Le fonds américain General American Capital Partners (GAPC) conduit désormais les destinées du club de football des Girondins de Bordeaux. Pour lui redonner son lustre d’antan, leurs dirigeants ont choisi de confier les rênes du club à Frédéric Longuépée, ancien gymnaste de haut niveau.

Décideurs. Votre parcours professionnel vous a amené à travailler pour la Fédération française de tennis et le Paris Saint-Germain avant de devenir président délégué des ­Girondins de Bordeaux. Votre passion pour le sport a-t-elle été un moteur de réussite ?

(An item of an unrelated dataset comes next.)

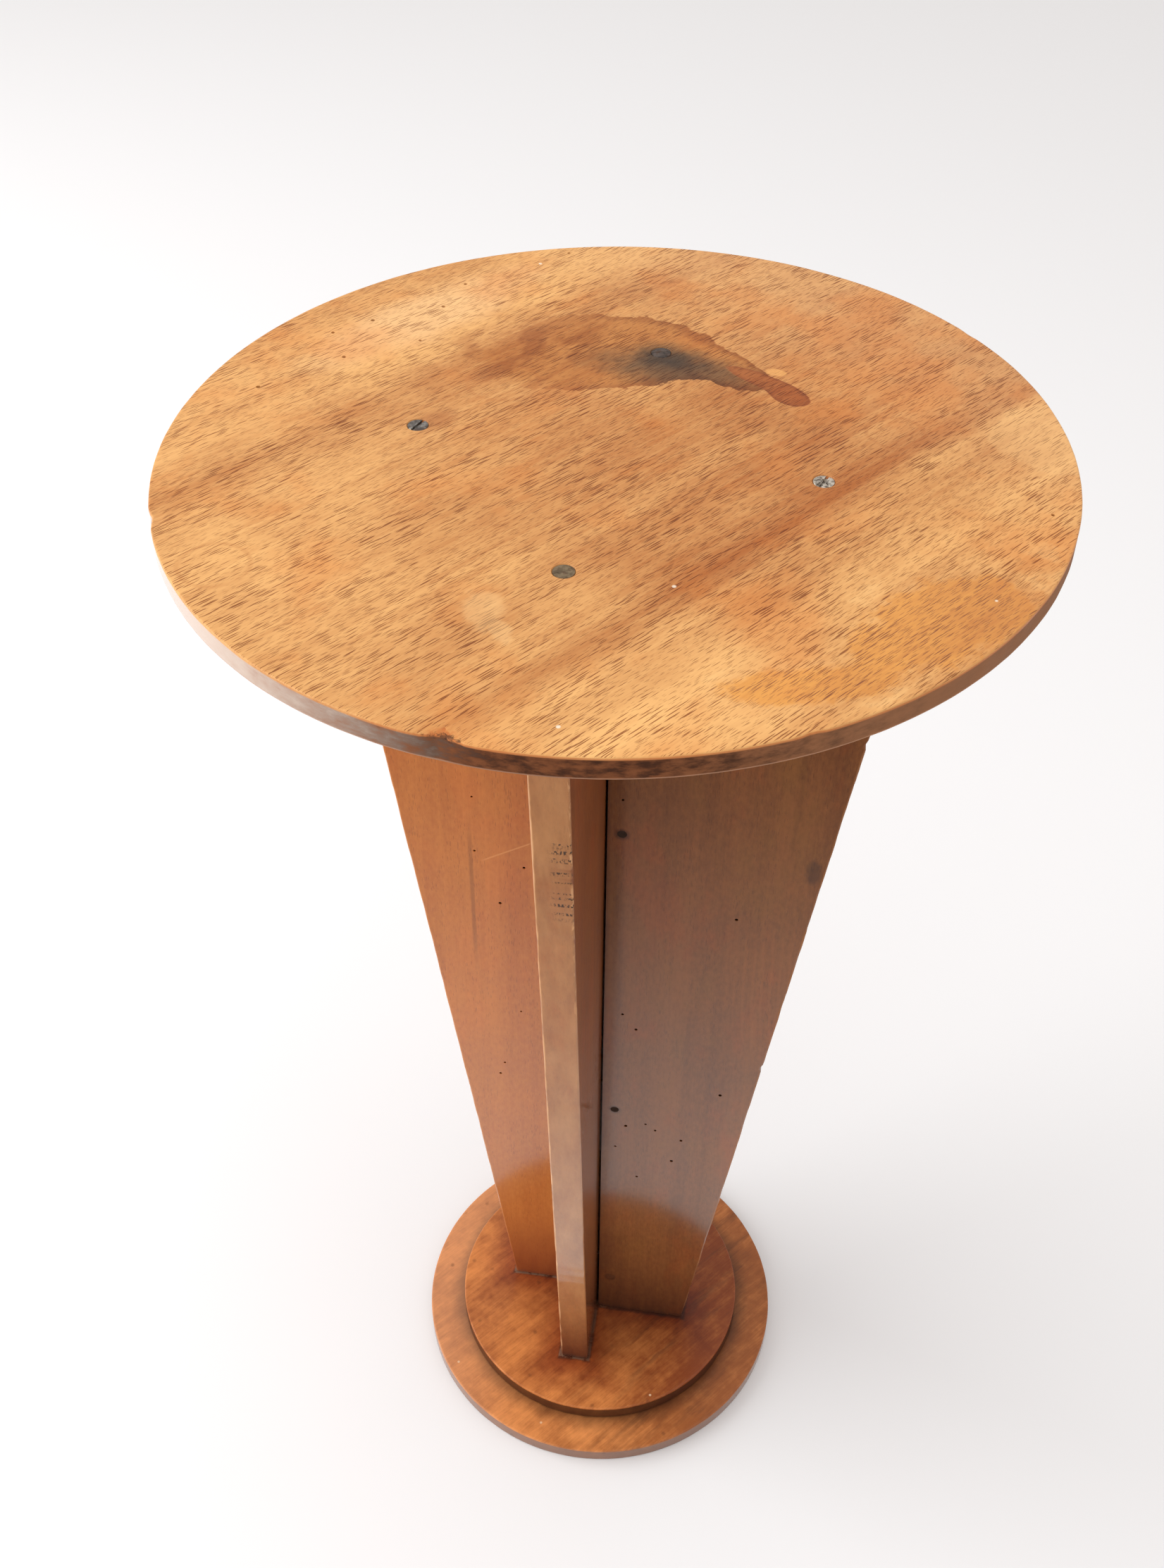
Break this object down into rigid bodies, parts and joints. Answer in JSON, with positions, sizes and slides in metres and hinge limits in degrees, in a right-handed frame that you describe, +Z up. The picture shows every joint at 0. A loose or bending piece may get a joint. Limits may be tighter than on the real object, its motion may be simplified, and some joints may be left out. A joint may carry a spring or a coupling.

Frédéric Longuépée. Après ma carrière de sportif de haut niveau, j’ai débuté chez EY. J’y ai réalisé plusieurs missions dont deux en particulier, Amaury Sport Organisation et le Comité français d’organisation de la Coupe du monde 1998, qui m’ont donné l’envie de basculer définitivement dans l’environnement du sport. Ce milieu s’est profondément professionnalisé. Il a ­irréversiblement changé. Le sport de haut niveau doit, à mon sens, bannir la gestion « associative » propre aux petits clubs de village. Le rôle d’un dirigeant est de piloter les clubs sportifs comme de véritables entreprises. Ma passion pour le sport est aujourd’hui dirigée vers cette transformation.

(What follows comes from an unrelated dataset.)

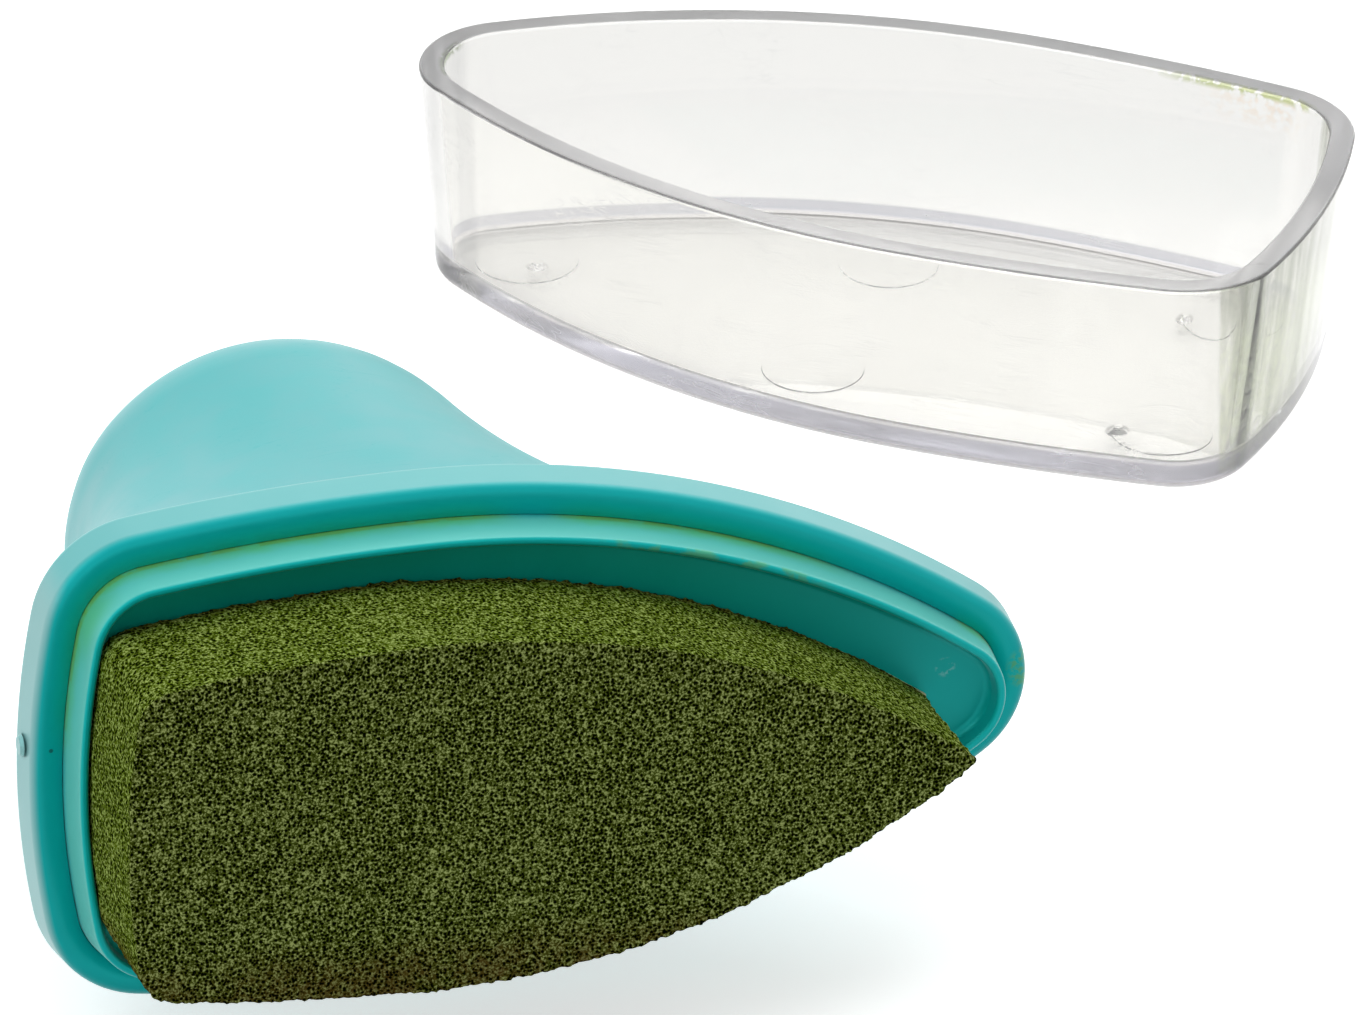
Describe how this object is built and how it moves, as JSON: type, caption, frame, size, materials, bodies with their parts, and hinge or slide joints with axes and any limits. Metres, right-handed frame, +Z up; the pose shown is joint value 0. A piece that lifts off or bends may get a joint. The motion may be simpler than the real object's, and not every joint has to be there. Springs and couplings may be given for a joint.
{
  "type": "ink pad",
  "caption": "Petal-shaped hand-held ink pad: a foam pad in a collared tray on a hollow knob handle, with a clear push-on lid standing beside it.",
  "frame": {"origin": "centre of the bounding box of the pad and its lid, on the table they rest on", "axes": "+Z up, +Y from the pad back to the lid, +X along the lid from its tip to its blunt end"},
  "size_m": [0.0544, 0.1066, 0.0278],
  "materials": {
    "handle_plastic": "moulded turquoise plastic, satin, with faint scuffs and ink specks",
    "tray_plastic": "moulded teal plastic, satin, stained yellow-green along the collar's foot",
    "film": "thin double-sided adhesive film",
    "foam": "open-cell foam soaked in olive-green ink",
    "clear_plastic": "clear moulded polystyrene with fine scratches"
  },
  "bodies": {
    "pad": {"handle_shell": "handle_plastic", "pad_tray": "tray_plastic", "adhesive_film": "film", "ink_pad": "foam"},
    "lid": {"lid": "clear_plastic"}
  },
  "joints": [
    {"name": "lid_lift", "type": "slide", "parent": "pad", "child": "lid", "axis": [0, 0, 1], "range_m": [0, 0.06]}
  ]
}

Diriez-vous que cette passion vous a amené à prendre des risques ?

C’est effectivement une prise de risque car c’est un marché de niche. La France est un pays magnifique mais qui adore les profils normés. Pour chaque poste, il faut avoir fait les bonnes écoles, passé les bons diplômes. Contrairement aux pays anglo-saxons, la France a horreur des profils atypiques. Il est difficile de travailler dans un cabinet d’audit en ayant fait une licence d’histoire ou de biologie, chose pourtant possible au Royaume-Uni. La réalité est que nous sommes confrontés à des recruteurs et des entreprises qui ne prennent quasiment pas de risques. Et pourtant quelle richesse pour elles d’accueillir des profils variés, venant d’horizons et d’univers différents  !

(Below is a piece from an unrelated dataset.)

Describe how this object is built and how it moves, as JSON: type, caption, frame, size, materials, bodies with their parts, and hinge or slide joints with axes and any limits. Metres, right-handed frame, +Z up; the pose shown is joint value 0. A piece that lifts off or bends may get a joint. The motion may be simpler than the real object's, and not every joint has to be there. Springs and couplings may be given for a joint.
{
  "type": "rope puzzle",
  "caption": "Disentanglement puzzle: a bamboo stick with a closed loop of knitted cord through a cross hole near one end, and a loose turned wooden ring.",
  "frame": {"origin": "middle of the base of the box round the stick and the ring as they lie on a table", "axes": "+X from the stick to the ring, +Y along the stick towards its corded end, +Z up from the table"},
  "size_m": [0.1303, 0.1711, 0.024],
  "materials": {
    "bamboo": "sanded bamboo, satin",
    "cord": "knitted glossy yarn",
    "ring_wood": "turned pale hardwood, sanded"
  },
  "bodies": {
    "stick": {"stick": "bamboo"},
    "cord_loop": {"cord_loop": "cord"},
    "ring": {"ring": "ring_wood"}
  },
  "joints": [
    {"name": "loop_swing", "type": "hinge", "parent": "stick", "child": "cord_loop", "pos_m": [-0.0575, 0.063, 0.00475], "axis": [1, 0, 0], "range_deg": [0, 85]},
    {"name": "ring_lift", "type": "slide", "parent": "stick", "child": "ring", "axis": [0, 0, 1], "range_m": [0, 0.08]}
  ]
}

Quelles sont les valeurs qui animent votre travail ?

Je travaille avec beaucoup d’humilité. Roland Garros ou les Girondins de Bordeaux étaient là avant nous et seront là bien après. Les ­institutions sont toujours plus fortes que les individus qui les composent. En revanche, j’ai la volonté forte d’apporter ma pierre à ­l’édifice et de rendre le club un peu meilleur qu’il ne l’était à mon arrivée.

Un dirigeant de club sportif peut-il encore aujourd’hui agir par passion ?

Il faut être passionné, sinon il est difficile d’y consacrer autant de temps et d’énergie. La passion est à mettre au ­service du ­quotidien, sans se laisser griser. Il existe beaucoup de similitudes avec une entreprise. La formation des jeunes footballeurs peut s’assimiler à la R&D. La conquête de fans et de spectateurs est une démarche proche de la commercialisation. Ce qui change c’est le caractère événementiel de l’activité. Un club appelle des collaborateurs d’un très grand professionnalisme dans toutes les disciplines et balaye donc la gestion associative. Il faut être pleinement consacré à cette activité pour répondre à l’attente des supporters.

Les Girondins de Bordeaux bénéficient d’un public fidèle mais exigeant. ­Comment concilier passion des ­supporters et impératifs économiques liés à la gestion d’un club sportif ?

Il est essentiel de respecter le club dans lequel on travaille. Bordeaux est un grand nom du football français, six fois ­champion. Cela serait incroyablement irrespectueux de vouloir tout bouleverser d’un claquement de doigts. Nous devons toutefois impulser un changement en investissant à bon escient et au bon moment dans les hommes et les ­structures. Ce club mérite de rejoindre plus régulièrement les places européennes et il faut probablement bouger un peu les lignes pour y parvenir. Il serait en effet utopique de s’attendre à un résultat ­différent en ­agissant de la même manière.